Shu Gong gasped as he ripped off her chemise: Hanli's small, firm breasts were covered with purple blotches, her nipples dark and enlarged. Shu Gong sensed that her body had undergone subtle changes. He had done what he had set out to do the past few months: he had fixed Hanli real good. "It doesn't matter to me," he said. "If you want me dead, then that's what you'll get."

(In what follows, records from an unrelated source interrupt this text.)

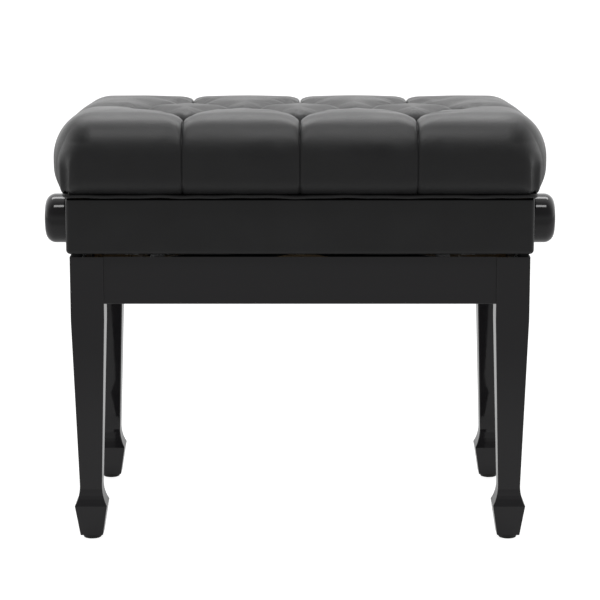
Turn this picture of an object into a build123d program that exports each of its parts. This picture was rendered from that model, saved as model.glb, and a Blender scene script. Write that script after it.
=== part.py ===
from build123d import *

import os
from math import asin, cos, degrees, radians, sin, sqrt

# Adjustable piano bench: a lacquered leg frame, a scissor lift turned by two side knobs,
# and a leather-covered seat box with a button-tufted cushion.
# Millimetres. +X runs along the bench, +Y to its back, +Z up.
# The origin is on the floor under the middle of the bench, with the seat at its lowest.

# ---- leg frame ----
frame_width = 546.0  # over the outer faces of the legs, along X
frame_depth = 322.0  # over the outer faces of the legs, along Y
frame_top_z = 349.0
leg_size = 40.0
leg_taper_start_z = 273.0
leg_neck_size = 26.9
leg_neck_z = 67.0
foot_widest_size = 39.0
foot_widest_z = 43.0
foot_base_size = 27.4
leg_edge_radius = 1.5
flare_steps = 6
apron_height = 57.0
apron_thickness = 18.0
apron_setback = 2.5
apron_edge_radius = 1.5

# ---- foot glides ----
glide_diameter = 22.0
glide_height = 5.5
glide_edge_radius = 1.5
nail_diameter = 3.0
nail_head_diameter = 8.0
nail_head_height = 1.5
nail_recess = 1.5
nail_length_in_leg = 18.0

# ---- corner blocks and leg bolts ----
block_thickness = 22.0
block_gap_below_top = 8.0
block_gap_above_base = 5.0
leg_corner_cut = 8.0
leg_cut_below_block = 2.0
bolt_diameter = 8.0
bolt_depth_in_leg = 30.0
bolt_spacing = 22.0
bolt_end_past_nut = 4.0
washer_diameter = 18.0
washer_thickness = 1.6
nut_across_flats = 13.0
nut_height = 6.5
block_screw_offset = 30.0
block_screw_length = 29.0

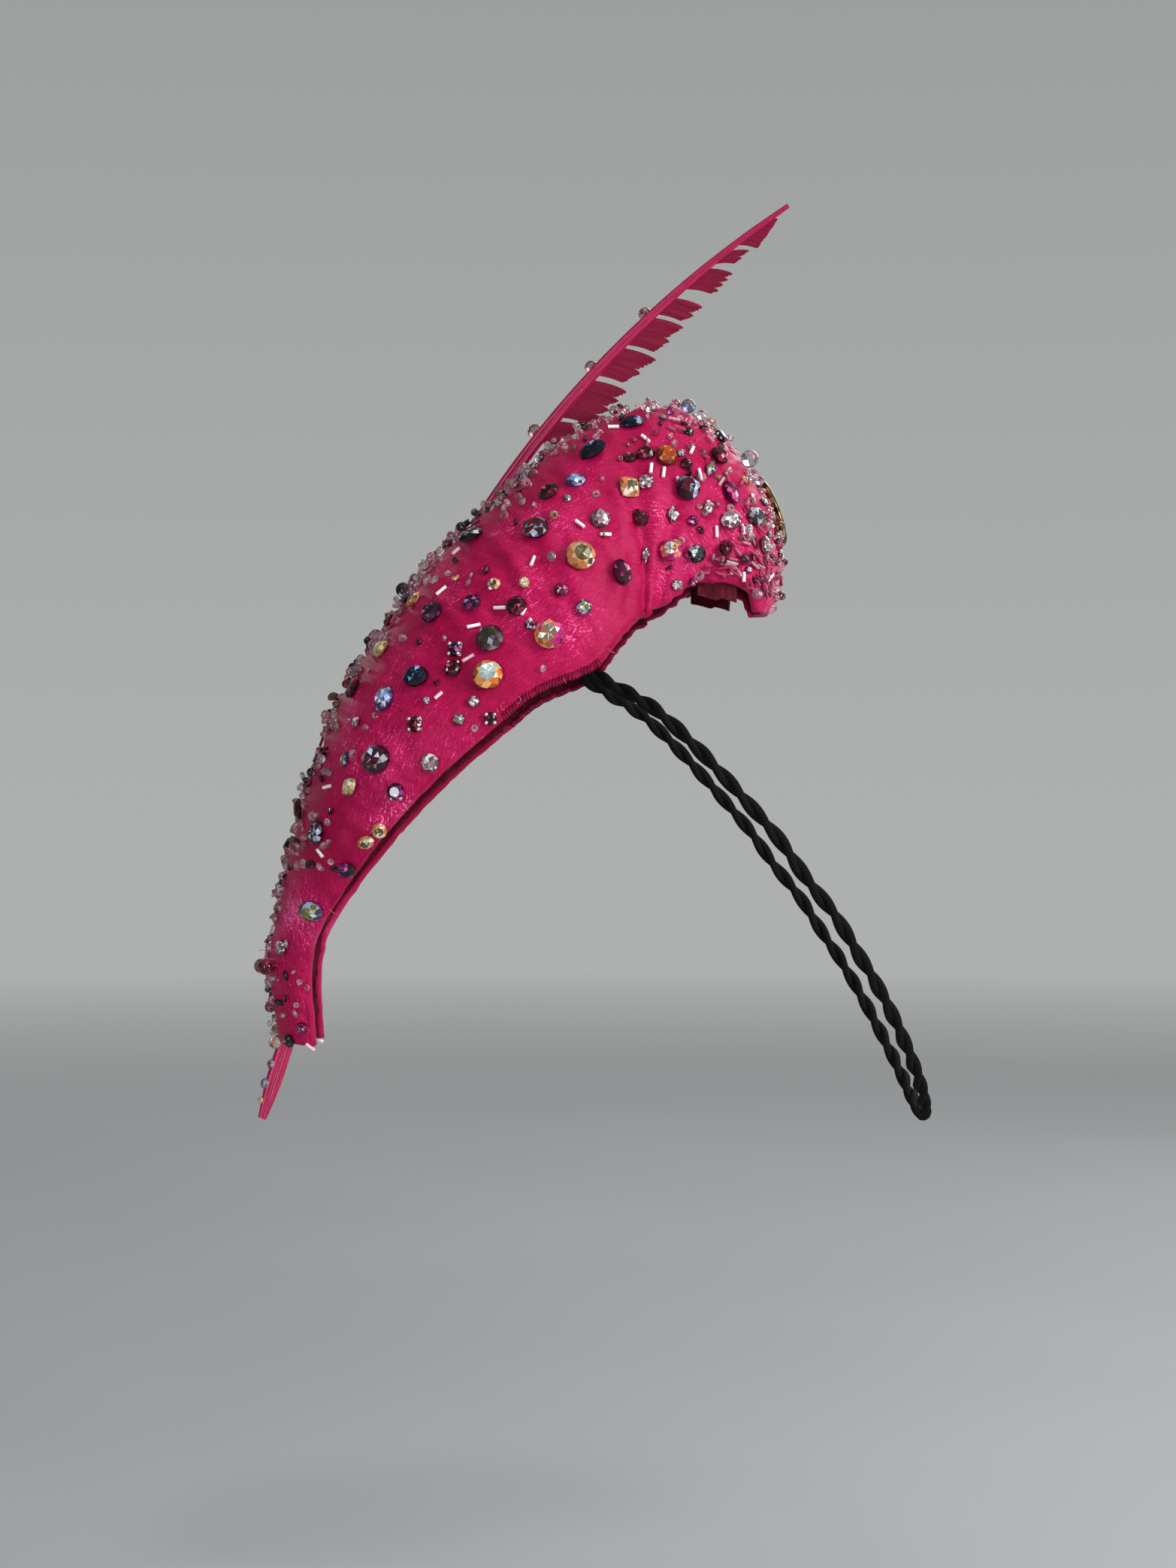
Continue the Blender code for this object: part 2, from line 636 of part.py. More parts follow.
def make_stone(name, outer, stone, materials):
    """Cut stone, or a bead, set on the satin with its table facing out."""
    hit, away = seat_frame(outer, stone)
    upward = Vector((0, 0, 1)) - away * away.z
    upward.normalize()
    across = upward.cross(away)
    spun = Matrix.Rotation(math.radians(stone.turn), 3, away)
    frame = Matrix((spun @ across, spun @ upward, away)).transposed()
    if stone.cut == "bead":
        make_bead(name, outer, stone, hit, away, frame, materials[stone.tint])
        return
    rings = stone_points(stone)
    backs = [hit + frame @ (point * share) for point in rings[0] for share in (0.0, 0.5, 1.0)]
    base = hit + away * seat_lift(outer, backs, away)
    points = [base + frame @ point for ring in rings for point in ring]
    wide = 2 * STONE_SIDES
    faces = [tuple(range(wide)), tuple(range(3 * wide, 3 * wide + STONE_SIDES))]
    for ring in range(2):
        for side in range(wide):
            following = (side + 1) % wide
            low = ring * wide
            faces.append((low + side, low + following, low + wide + following, low + wide + side))
    for side in range(STONE_SIDES):
        table = 3 * wide + side
        next_table = 3 * wide + (side + 1) % STONE_SIDES
        low = 2 * wide + 2 * side
        middle = 2 * wide + (2 * side + 1) % wide
        high = 2 * wide + (2 * side + 2) % wide
        faces += [(table, low, middle), (table, middle, next_table), (next_table, middle, high)]
    add_piece(name, points, faces, materials[stone.tint], smooth=False)


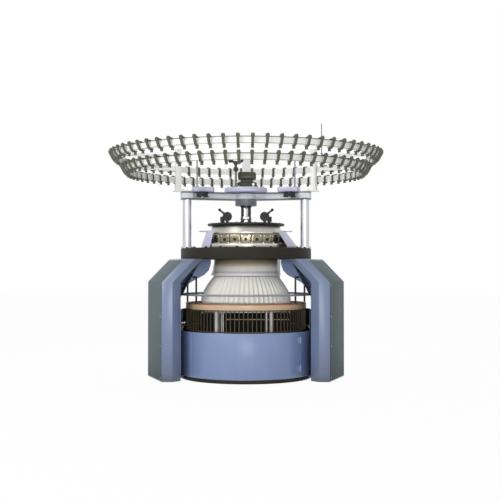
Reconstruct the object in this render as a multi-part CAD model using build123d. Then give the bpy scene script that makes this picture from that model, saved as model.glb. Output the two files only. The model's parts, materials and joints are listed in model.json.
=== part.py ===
from build123d import *
import os
from math import acos, cos, floor, hypot, pi, radians, sin, sqrt, tan

# Single circular knitting machine on three legs, with two rings of yarn feeders overhead.
# Origin: on the machine's axis, at floor level. Front is -Y, up is +Z. Lengths in millimetres.

# Clearances
FIT = 0.05          # radial clearance of a shaft in its bearing
SEAT = 0.3          # gap between a piece and its seat where they don't touch face to face
SWEEP = 6.0         # room around a turning piece

# Legs: three, at these angles about the axis
LEG_ANGLES = {"left": 195.0, "rear": 90.0, "right": 345.0}
# Corners of the left leg's cover in plan: (distance outside the curved sheets, angle about the axis)
COVER_CORNERS = [(109, 215.4), (214, 217.0), (296, 213.4), (325, 181.2), (289, 172.0), (42, 169.2)]
COVER_WALL = 4.0
COVER_BOTTOM = 6.0
COVER_KNEE = 945.0
COVER_LEAN = 215.0
PANEL_THICK = 4.0
PANEL_MARGIN = 12.0
COLUMN_CLEAR = 40.0
COLUMN_DEEP = 180.0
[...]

Not far from the limestone quarry, a cat screeched mournfully, but they didn't notice.
The cat was Shu Nong.
After the curtain of night fell, Shu Nong followed Shu Gong and Hanli to Stone Pier, which is at the southern end of Fragrant Cedar Street but hasn't been used for years. It was Shu Nong's favorite spot from which to watch people swim. But this was not the swimming season, and he wondered what they were doing there. He climbed onto a broken-down derrick to observe them through the cracked windshield. From that vantage point, he could look down on the river that flowed through town, although when there was no wind, the water lay heavily, like molten bronze. A motley assortment of lamps were lit in homes along the banks; a new moon reflected in the surface of the water was a luminous oval of goose-down yellow. The two people sitting on the river's edge looked like disconnected marionettes. Not sure what they were doing, Shu Nong observed their movements. First they tied themselves together with a rope, then rolled a large rock up to the river very, very slowly, waddling like geese. Shu Nong assumed it was some sort of game. They stopped at the river's edge. A cat on the opposite bank screeched. Shu Nong heard Shu Gong announce to the river, "So we die, what's the big deal?" Then they wrapped their arms around each other and jumped in with a thud and a splash that sent silvery spray in all directions. The moon splintered.
Die? Finally, Shu Nong reacted. Shu Gong and Hanli are drowning themselves in the river! He jumped down off the derrick and made a mad dash back to number 18. His flat was quiet, deserted, so he ran upstairs and banged on Qiu Yumei's door. "In the river! Drowned themselves!" Shu Nong screamed at the dark-red door. He heard rustling noises inside.